Ideally, the program would handle very large datasets, it would import/export data in a variety of text formats and encodings, and it would never, ever mess up dates.

This program exists. It’s called Modern CSV and there are free and “premium” versions for Windows, Mac and Linux. If you have never heard of Modern CSV, I recommend you visit its website:

https://www.moderncsv.com/

https://www.moderncsv.com/documentation/

Text editors

If your computer runs Windows, it can run Notepad++, which is a free (no charge) and sophisticated plain-text editor. In some ways Notepad++ is a hybrid of a word processor and a spreadsheet, and among its features are auto-completion of entries, row and column editing, row and column sorting and custom macros.

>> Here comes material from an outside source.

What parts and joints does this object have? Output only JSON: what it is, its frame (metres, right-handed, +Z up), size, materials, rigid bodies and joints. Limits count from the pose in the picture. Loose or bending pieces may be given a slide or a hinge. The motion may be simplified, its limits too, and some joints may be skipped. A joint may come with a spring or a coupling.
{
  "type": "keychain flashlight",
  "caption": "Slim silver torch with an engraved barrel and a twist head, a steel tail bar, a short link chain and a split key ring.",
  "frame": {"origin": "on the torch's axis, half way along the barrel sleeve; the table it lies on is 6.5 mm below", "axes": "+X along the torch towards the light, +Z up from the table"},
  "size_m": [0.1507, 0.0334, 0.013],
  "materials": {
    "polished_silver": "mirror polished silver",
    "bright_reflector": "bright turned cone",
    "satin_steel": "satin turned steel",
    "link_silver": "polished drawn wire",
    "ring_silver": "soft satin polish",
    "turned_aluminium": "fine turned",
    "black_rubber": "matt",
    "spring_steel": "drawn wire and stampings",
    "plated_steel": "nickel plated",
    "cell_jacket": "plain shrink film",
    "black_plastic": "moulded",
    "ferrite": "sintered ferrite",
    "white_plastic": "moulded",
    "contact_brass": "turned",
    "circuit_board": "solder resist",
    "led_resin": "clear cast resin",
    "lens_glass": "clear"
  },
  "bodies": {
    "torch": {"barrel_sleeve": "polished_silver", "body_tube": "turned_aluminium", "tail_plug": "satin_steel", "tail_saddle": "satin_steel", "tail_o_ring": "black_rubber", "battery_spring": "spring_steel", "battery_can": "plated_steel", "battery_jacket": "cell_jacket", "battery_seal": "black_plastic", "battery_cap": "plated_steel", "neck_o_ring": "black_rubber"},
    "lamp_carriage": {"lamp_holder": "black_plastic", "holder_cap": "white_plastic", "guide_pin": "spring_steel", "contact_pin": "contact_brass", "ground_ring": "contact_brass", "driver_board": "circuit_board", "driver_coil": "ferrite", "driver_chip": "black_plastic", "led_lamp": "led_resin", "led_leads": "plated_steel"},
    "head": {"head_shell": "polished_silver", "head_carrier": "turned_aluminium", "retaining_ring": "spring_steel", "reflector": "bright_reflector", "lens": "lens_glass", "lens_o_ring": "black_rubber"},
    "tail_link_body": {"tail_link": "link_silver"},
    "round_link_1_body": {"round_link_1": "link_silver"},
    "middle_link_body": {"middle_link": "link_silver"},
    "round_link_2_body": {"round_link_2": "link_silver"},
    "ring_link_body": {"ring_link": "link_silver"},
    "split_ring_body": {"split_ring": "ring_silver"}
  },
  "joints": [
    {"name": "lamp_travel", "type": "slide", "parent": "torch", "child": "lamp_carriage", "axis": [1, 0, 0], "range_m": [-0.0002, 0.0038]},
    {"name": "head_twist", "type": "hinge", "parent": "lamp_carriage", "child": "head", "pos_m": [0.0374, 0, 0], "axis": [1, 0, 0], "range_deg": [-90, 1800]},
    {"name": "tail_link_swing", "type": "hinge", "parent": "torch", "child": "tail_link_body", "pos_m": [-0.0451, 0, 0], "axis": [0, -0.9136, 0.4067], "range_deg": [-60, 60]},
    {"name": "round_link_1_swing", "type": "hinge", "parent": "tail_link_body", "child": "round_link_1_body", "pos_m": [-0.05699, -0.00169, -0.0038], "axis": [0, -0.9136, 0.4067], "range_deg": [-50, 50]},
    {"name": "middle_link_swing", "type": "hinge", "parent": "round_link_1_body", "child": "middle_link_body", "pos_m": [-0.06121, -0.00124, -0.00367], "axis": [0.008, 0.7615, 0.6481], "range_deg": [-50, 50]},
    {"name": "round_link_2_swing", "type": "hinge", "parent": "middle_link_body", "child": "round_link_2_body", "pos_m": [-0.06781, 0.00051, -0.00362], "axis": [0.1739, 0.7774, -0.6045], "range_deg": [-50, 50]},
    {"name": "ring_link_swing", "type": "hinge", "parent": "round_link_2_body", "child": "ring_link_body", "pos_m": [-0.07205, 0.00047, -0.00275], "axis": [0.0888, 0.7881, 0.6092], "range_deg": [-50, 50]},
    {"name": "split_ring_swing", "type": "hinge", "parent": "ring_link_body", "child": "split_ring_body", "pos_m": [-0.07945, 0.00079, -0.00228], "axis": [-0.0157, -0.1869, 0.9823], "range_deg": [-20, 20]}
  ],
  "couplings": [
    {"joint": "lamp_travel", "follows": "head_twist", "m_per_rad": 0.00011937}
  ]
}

https://notepad-plus-plus.org/

https://npp-user-manual.org/

Notepad++ also allows easy conversion of line endings and character encoding, and there is a useful set of Notepad++ plug-ins:

https://github.com/notepad-plus-plus/nppPluginList/blob/master/doc/plugin_list_x64.md

I don’t run Windows, and my preferred text editor is the free (no charge) Geany, which is available for Windows, Mac and Linux. Geany’s most useful feature for me is its ability to open and edit very large data tables (100,000s of records). Column selection and copying down is possible in Geany but not as easy as in Notepad++.

https://geany.org/

There are also numerous plug-ins for Geany:

https://plugins.geany.org/

Command line

All my data auditing is done on the command line with plain-text versions of data tables (see next section). Although there are R and Python approaches to doing this, the speed, simplicity, reliability and flexibility of UNIX-type text-processing utilities and AWK make them the command-line tools of choice for data checking and cleaning.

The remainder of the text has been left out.